_DATA SEGMENT_

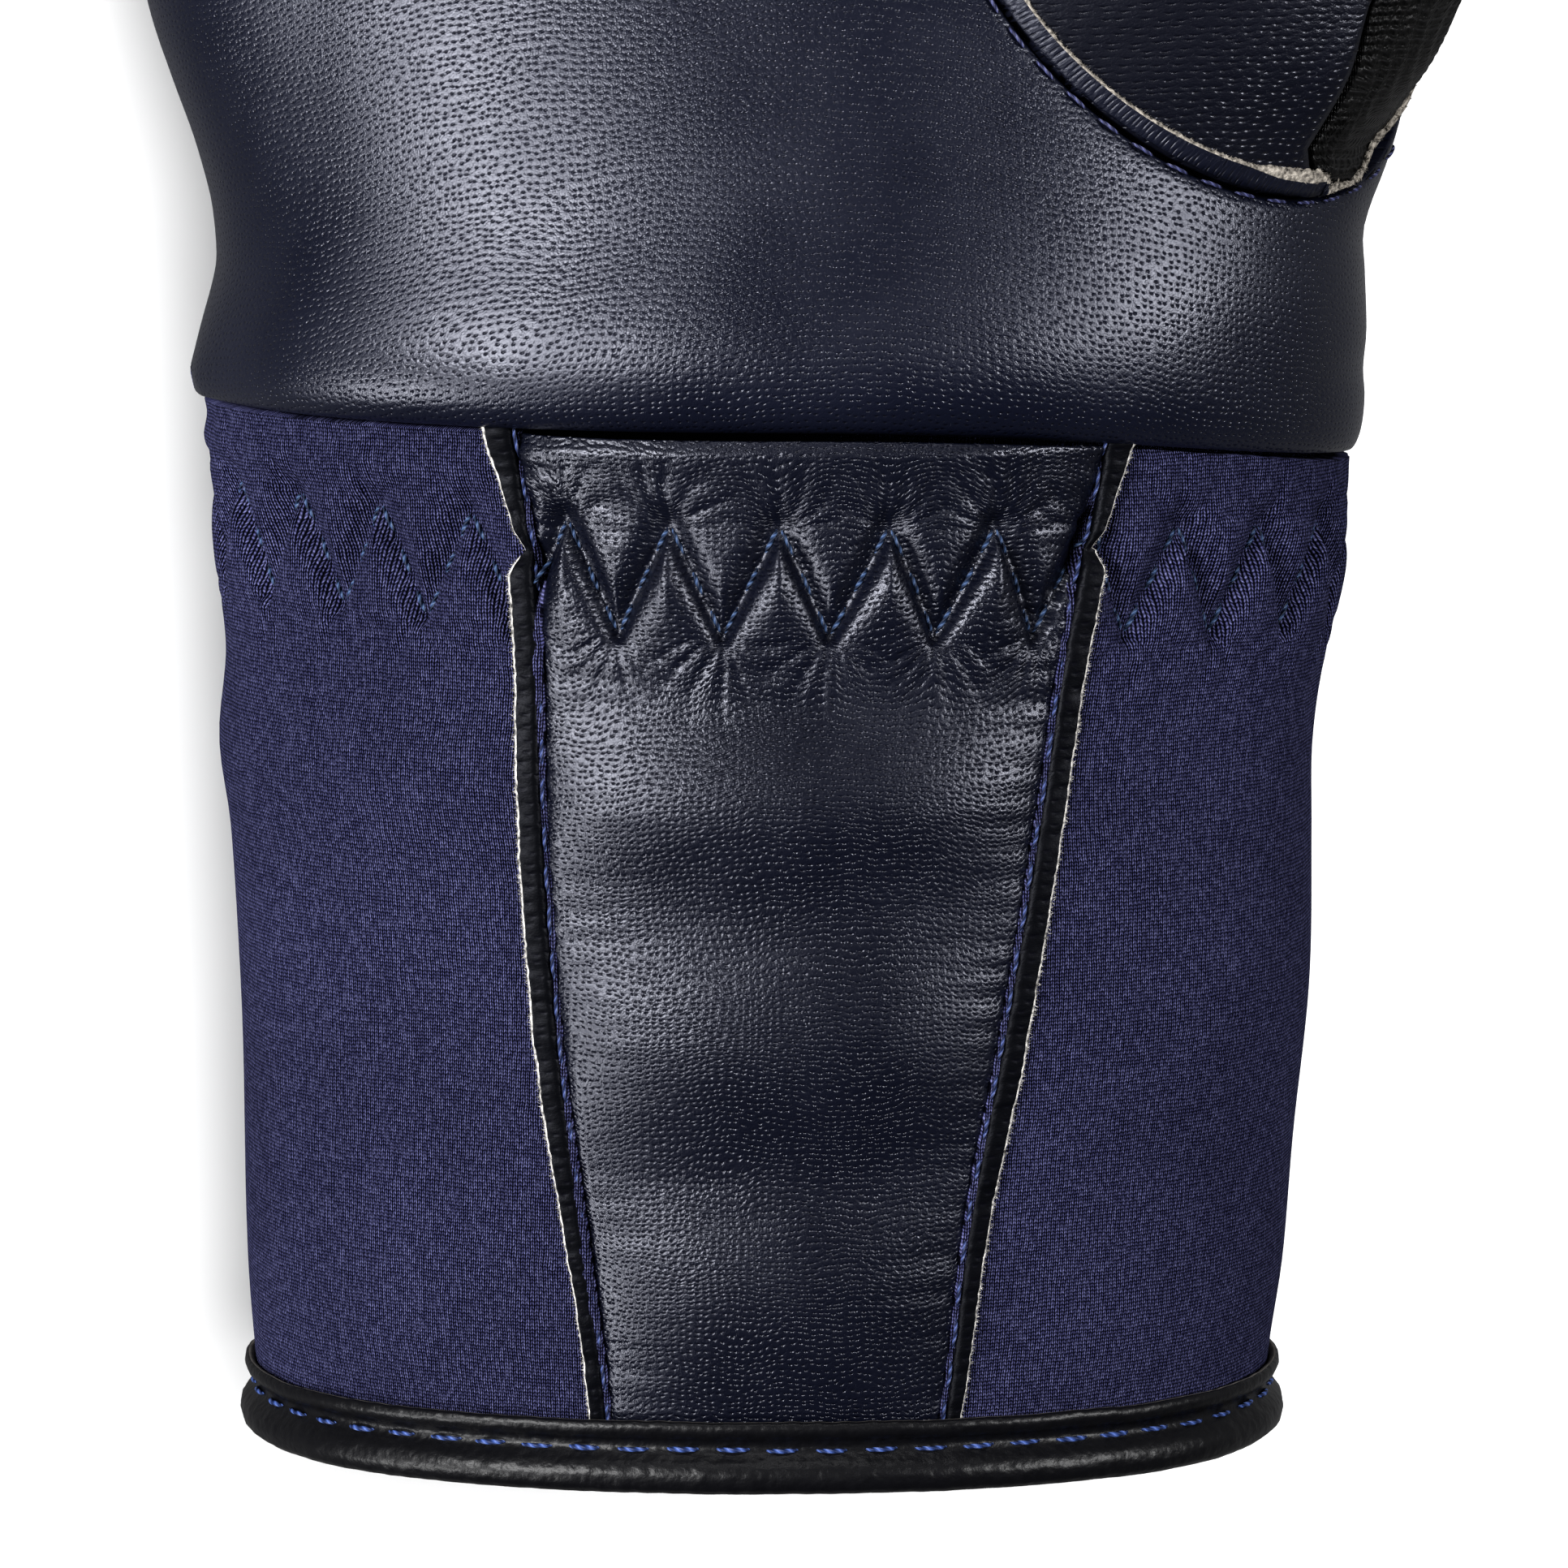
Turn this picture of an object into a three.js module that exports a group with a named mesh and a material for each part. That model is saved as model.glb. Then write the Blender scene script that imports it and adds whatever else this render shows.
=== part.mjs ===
// A right-hand riding glove lying palm up on a table: a leather palm and thumb, a knitted back,
// strips of ribbed knit between the fingers, and a long knitted cuff with a leather inset, an
// elastic gathered by a zigzag seam, and a leather-bound hem. It is hollow from hem to fingertips.
// Millimetres. X runs towards the thumb, Y from the hem to the fingertips, Z up from the table.
import * as THREE from 'three';

// Walls and seams
const WALL = 1.3;
const SEAM_GAP = 0.4;
const FLATTENED = 2.5;
const FINGER_FLATTENED = 1;
const DEGREE = Math.PI / 180;
// Limits where faces meet sharply: the least facing that sets a wall's depth, and a rim's mitre
const LEAST_FACING = 0.75;
const LEAST_MITRE = 0.2;

// Outline of the sleeve from hem to knuckles: the left and right edge seen from above, the
// height of its crest, and how far its underside is held off the table
const SLEEVE = [
  { y: -2, left: -34.8, right: 33.5, top: 42.0, under: 2.2 },
  { y: 4, left: -35.3, right: 34.0, top: 42.2, under: 2.0 },
  { y: 10, left: -35.7, right: 34.7, top: 42.5, under: 0.7 },
  { y: 20, left: -35.8, right: 35.5, top: 43.0, under: 0 },
  { y: 30, left: -35.9, right: 36.4, top: 43.4, under: 0 },
  { y: 40, left: -36.2, right: 36.5, top: 43.3, under: 0 },
  { y: 46, left: -36.9, right: 36.4, top: 43.0, under: 0 },
  { y: 52, left: -36.4, right: 37.0, top: 42.5, under: 0 },
  { y: 58, left: -36.8, right: 38.0, top: 41.8, under: 0 },
  { y: 63, left: -37.1, right: 38.5, top: 41.6, under: 0 },
  { y: 67, left: -37.9, right: 38.7, top: 42.0, under: 0 },
  { y: 70, left: -38.4, right: 38.9, top: 42.6, under: 0 },
  { y: 76, left: -37.4, right: 39.4, top: 43.6, under: 0 },
  { y: 80, left: -37.0, right: 39.6, top: 43.4, under: 0 },
  { y: 85, left: -38.0, right: 40.3, top: 42.6, under: 0 },
  { y: 90, left: -39.5, right: 41.3, top: 41.2, under: 0 },
  { y: 98, left: -41.4, right: 42.4, top: 39.4, under: 0 },
  { y: 110, left: -43.4, right: 43.1, top: 36.0, under: 0 },
  { y: 125, left: -44.7, right: 43.1, top: 31.8, under: 0 },
  { y: 141, left: -44.9, right: 42.6, top: 28.0, under: 0 },
  { y: 157, left: -44.0, right: 42.4, top: 24.5, under: 0 },
];

// Fingers from the little finger to the index: middle of the base and of the tip, and half the
// width and height at both
const FINGERS = [
  { name: 'little', baseX: -34.2, baseY: 151, tipX: -48, tipY: 208, baseWide: 9.8, tipWide: 8.0, baseHigh: 9.6, tipHigh: 8.0, curl: 5 },
  { name: 'ring', baseX: -13.8, baseY: 156, tipX: -19.5, tipY: 228.5, baseWide: 10.5, tipWide: 8.7, baseHigh: 10.3, tipHigh: 8.6, curl: 6 },
  { name: 'middle', baseX: 8.2, baseY: 158, tipX: 8.6, tipY: 237.5, baseWide: 11.0, tipWide: 9.0, baseHigh: 10.7, tipHigh: 8.9, curl: 7 },
  { name: 'index', baseX: 31.0, baseY: 157, tipX: 36.0, tipY: 228.5, baseWide: 11.0, tipWide: 9.0, baseHigh: 10.7, tipHigh: 8.9, curl: 6 },
];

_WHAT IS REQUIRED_
Set out the complete listing exactly as shown.

_REPLY TO THE TASK_
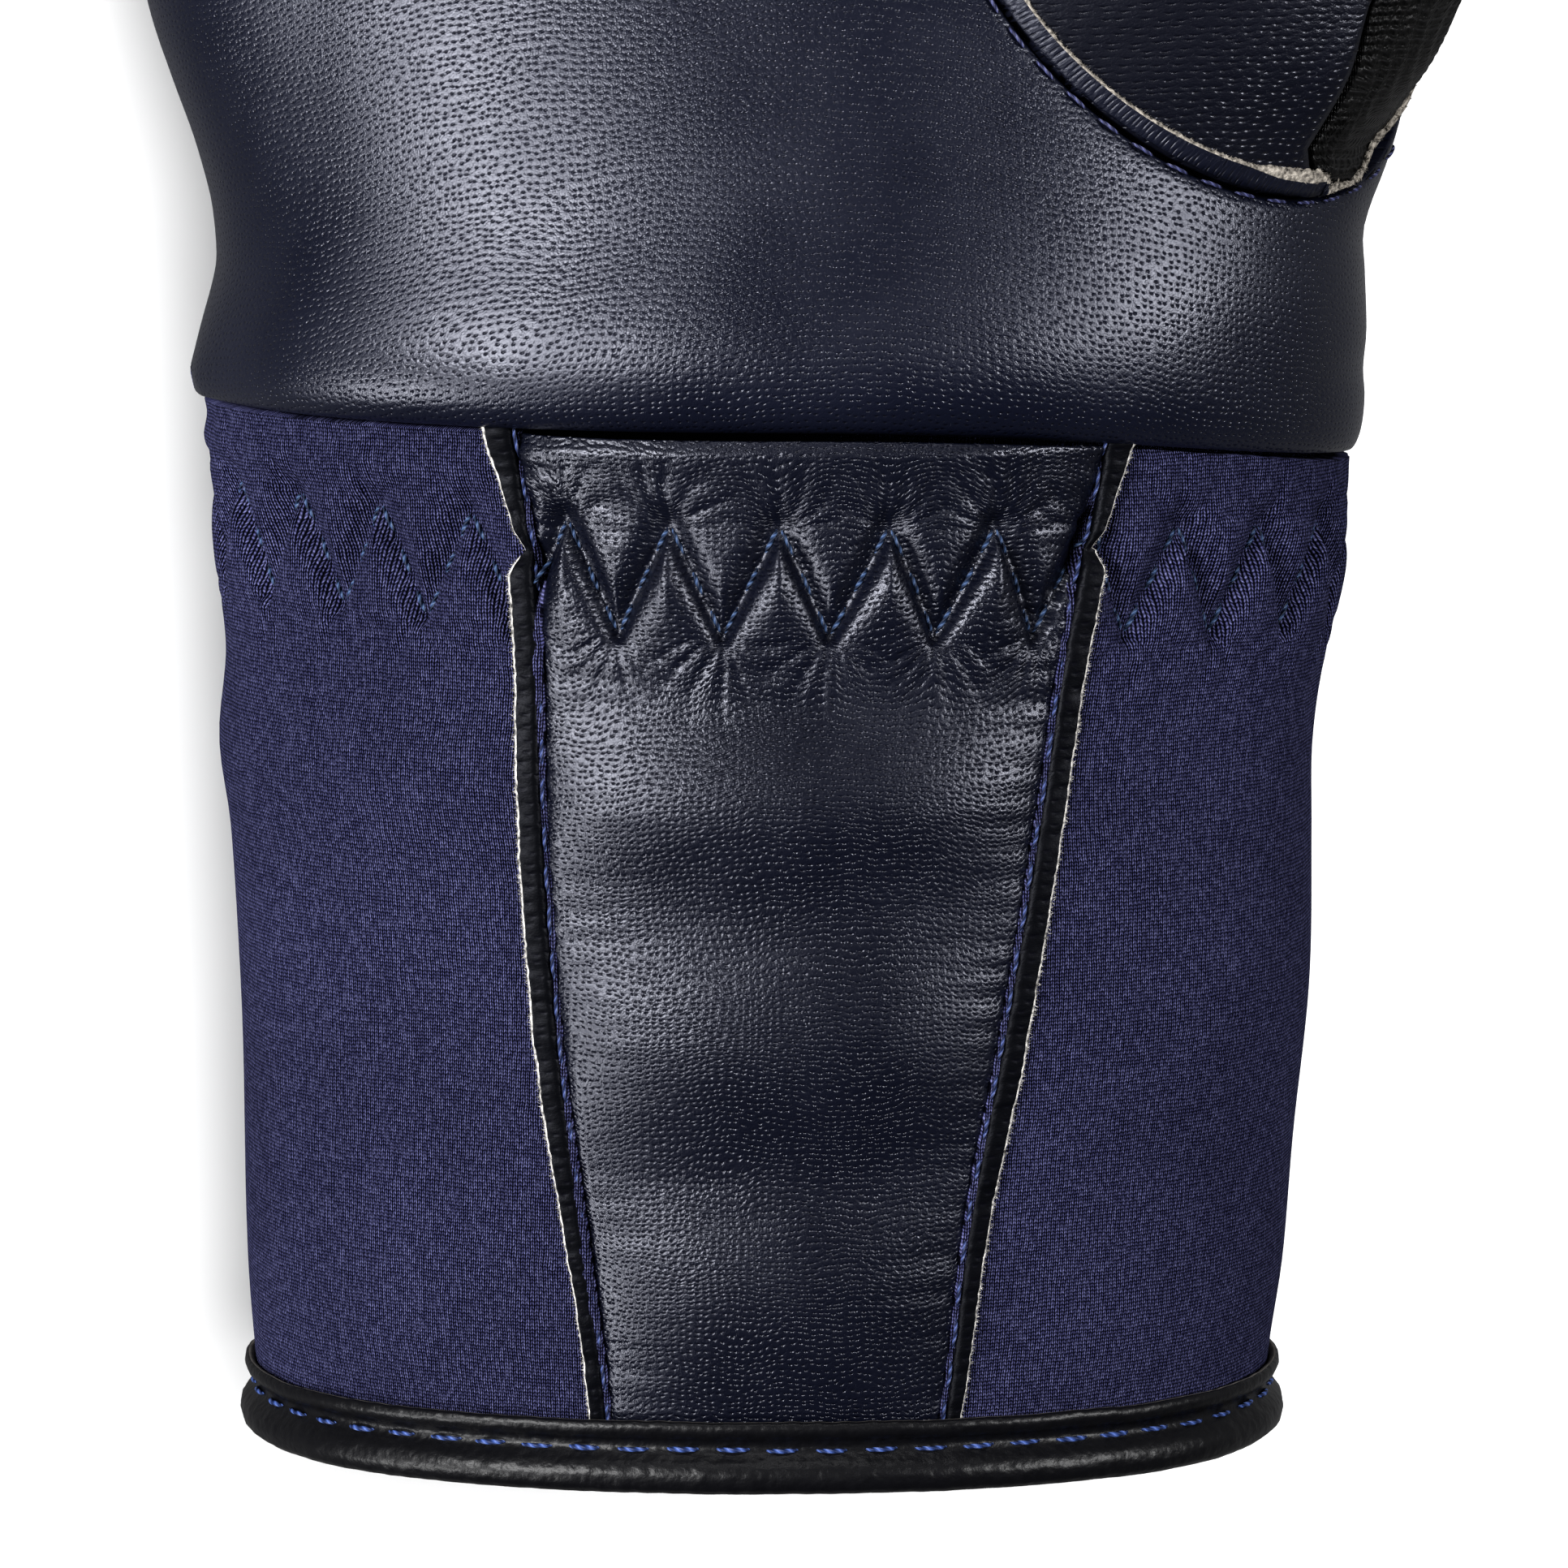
Turn this picture of an object into a three.js module that exports a group with a named mesh and a material for each part. That model is saved as model.glb. Then write the Blender scene script that imports it and adds whatever else this render shows.
=== part.mjs ===
// A right-hand riding glove lying palm up on a table: a leather palm and thumb, a knitted back,
// strips of ribbed knit between the fingers, and a long knitted cuff with a leather inset, an
// elastic gathered by a zigzag seam, and a leather-bound hem. It is hollow from hem to fingertips.
// Millimetres. X runs towards the thumb, Y from the hem to the fingertips, Z up from the table.
import * as THREE from 'three';

// Walls and seams
const WALL = 1.3;
const SEAM_GAP = 0.4;
const FLATTENED = 2.5;
const FINGER_FLATTENED = 1;
const DEGREE = Math.PI / 180;
// Limits where faces meet sharply: the least facing that sets a wall's depth, and a rim's mitre
const LEAST_FACING = 0.75;
const LEAST_MITRE = 0.2;

// Outline of the sleeve from hem to knuckles: the left and right edge seen from above, the
// height of its crest, and how far its underside is held off the table
const SLEEVE = [
  { y: -2, left: -34.8, right: 33.5, top: 42.0, under: 2.2 },
  { y: 4, left: -35.3, right: 34.0, top: 42.2, under: 2.0 },
  { y: 10, left: -35.7, right: 34.7, top: 42.5, under: 0.7 },
  { y: 20, left: -35.8, right: 35.5, top: 43.0, under: 0 },
  { y: 30, left: -35.9, right: 36.4, top: 43.4, under: 0 },
  { y: 40, left: -36.2, right: 36.5, top: 43.3, under: 0 },
  { y: 46, left: -36.9, right: 36.4, top: 43.0, under: 0 },
  { y: 52, left: -36.4, right: 37.0, top: 42.5, under: 0 },
  { y: 58, left: -36.8, right: 38.0, top: 41.8, under: 0 },
  { y: 63, left: -37.1, right: 38.5, top: 41.6, under: 0 },
  { y: 67, left: -37.9, right: 38.7, top: 42.0, under: 0 },
  { y: 70, left: -38.4, right: 38.9, top: 42.6, under: 0 },
  { y: 76, left: -37.4, right: 39.4, top: 43.6, under: 0 },
  { y: 80, left: -37.0, right: 39.6, top: 43.4, under: 0 },
  { y: 85, left: -38.0, right: 40.3, top: 42.6, under: 0 },
  { y: 90, left: -39.5, right: 41.3, top: 41.2, under: 0 },
  { y: 98, left: -41.4, right: 42.4, top: 39.4, under: 0 },
  { y: 110, left: -43.4, right: 43.1, top: 36.0, under: 0 },
  { y: 125, left: -44.7, right: 43.1, top: 31.8, under: 0 },
  { y: 141, left: -44.9, right: 42.6, top: 28.0, under: 0 },
  { y: 157, left: -44.0, right: 42.4, top: 24.5, under: 0 },
];

// Fingers from the little finger to the index: middle of the base and of the tip, and half the
// width and height at both
const FINGERS = [
  { name: 'little', baseX: -34.2, baseY: 151, tipX: -48, tipY: 208, baseWide: 9.8, tipWide: 8.0, baseHigh: 9.6, tipHigh: 8.0, curl: 5 },
  { name: 'ring', baseX: -13.8, baseY: 156, tipX: -19.5, tipY: 228.5, baseWide: 10.5, tipWide: 8.7, baseHigh: 10.3, tipHigh: 8.6, curl: 6 },
  { name: 'middle', baseX: 8.2, baseY: 158, tipX: 8.6, tipY: 237.5, baseWide: 11.0, tipWide: 9.0, baseHigh: 10.7, tipHigh: 8.9, curl: 7 },
  { name: 'index', baseX: 31.0, baseY: 157, tipX: 36.0, tipY: 228.5, baseWide: 11.0, tipWide: 9.0, baseHigh: 10.7, tipHigh: 8.9, curl: 6 },
];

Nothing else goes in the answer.